The four year old NSDP program run by the PBL owned Network Services is to close by June, newsagents have been advised today. NSDP had tremendous potential had it been run well. It sought to leverage spare capacity in the newsagent home delivery infrastructure for the delivery of subscription magazines. It’s main competitor was Australia Post.

For much of the life of the program my newsagency had seven NSDP territories. We had people on the road most days of the week delivering magazines. I know from this experience that a key problem with NSDP was what newsagents were paid. Despite early promises from Network to support infrastructure costs, NSDP was loss making for many participants, myself included.

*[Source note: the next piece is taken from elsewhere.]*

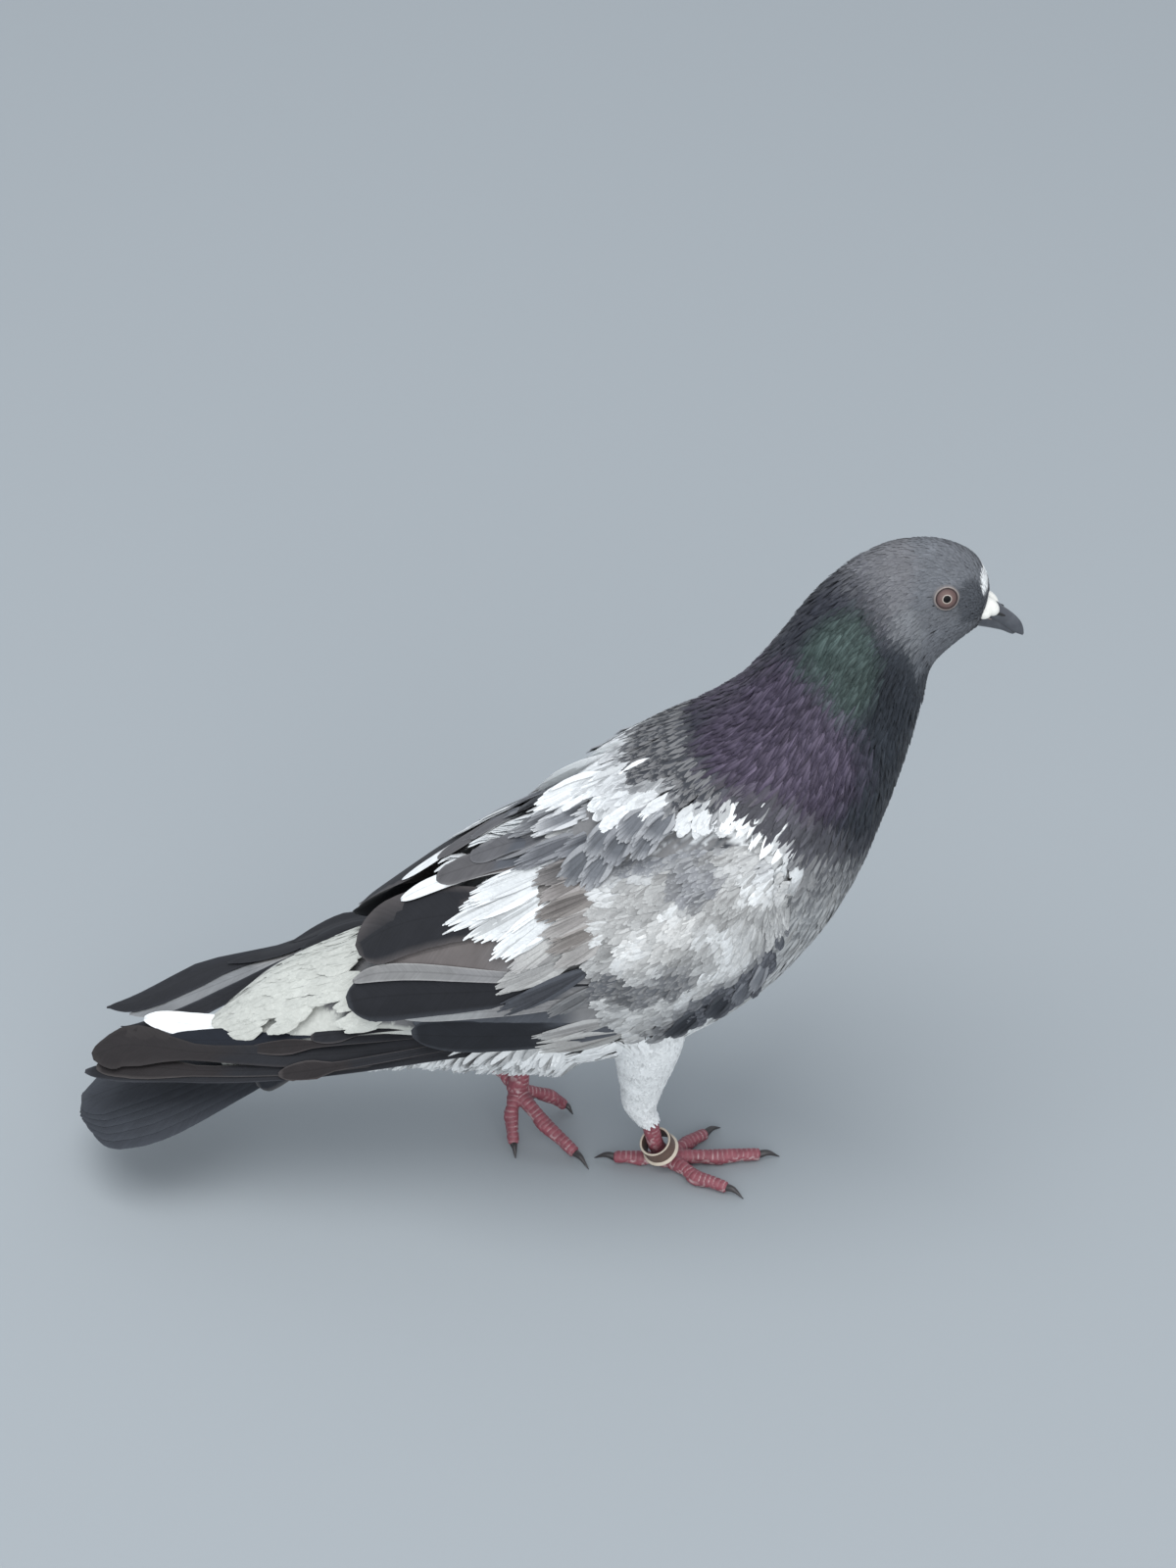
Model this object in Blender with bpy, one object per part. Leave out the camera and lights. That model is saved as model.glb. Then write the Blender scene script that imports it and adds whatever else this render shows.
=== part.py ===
"""A life-size standing pigeon, stepping forward with its weight on the right foot.

Units are millimetres in the tables and metres in the scene. +X is the way the bird faces, +Y its left side
and +Z up. The tables are set out from the sole of the standing foot, and the whole bird is then moved so that
the origin lies on the floor under the middle of its bounding box.
"""

import math

import bmesh
import bpy
import numpy as np
from mathutils import Matrix, Vector

MM = 0.001

# Driving dimensions, in millimetres.
GAP = 0.4  # clearance between neighbouring pieces
BODY_SEGMENTS = 24  # points round each ring of the head, neck and trunk
SHIELD_POINTS = 9  # points across each face of a wing's shield
FLIGHT_POINTS = 6  # points across each face of the flight feathers and of the tail
LEG_SEGMENTS = 8
HEAD_ROWS, TRUNK_ROWS = 15, 19
EYE_RADIUS = 4.6
EYE_CENTRE = (78.9, 8.9, 237.6)
TAIL_LENGTH = 99.0
TAIL_PITCH = 22.0  # degrees the tail slopes down to the rear
TAIL_TURN = 2.5  # degrees its end is swung to the right
TAIL_ROOT = (-112.0, 0.0, 62.0)
RING_BASE = (-5.4, -9.3, 8.0)  # the ring on the standing leg, lying loosely on the foot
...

A key cost to newsagents was time spent sorting product. Rather than allowing newsagents to address pre-bagged magazines to be delivered, they arrived from Network already addressed. Newsagents then spent hours sorting the product into a delivery sequence. This would have been easy and cheap to fix. I suspect it the various solutions proposed to Network were not taken up because there were other problems with the subscription delivery offering.

My theory, based on no evidence, is that the contracts with publishers caused problems for Network – there was not enough money in the contracted delivery fee for them and for newsagents and that, as a result of poor returns, newsagents were pulling out. Indeed, we resigned months back when we saw that Network was not going to agree to a price structure which at least covered costs.

Network’s intention was honourable. The best asset newsagents had/have is their national network.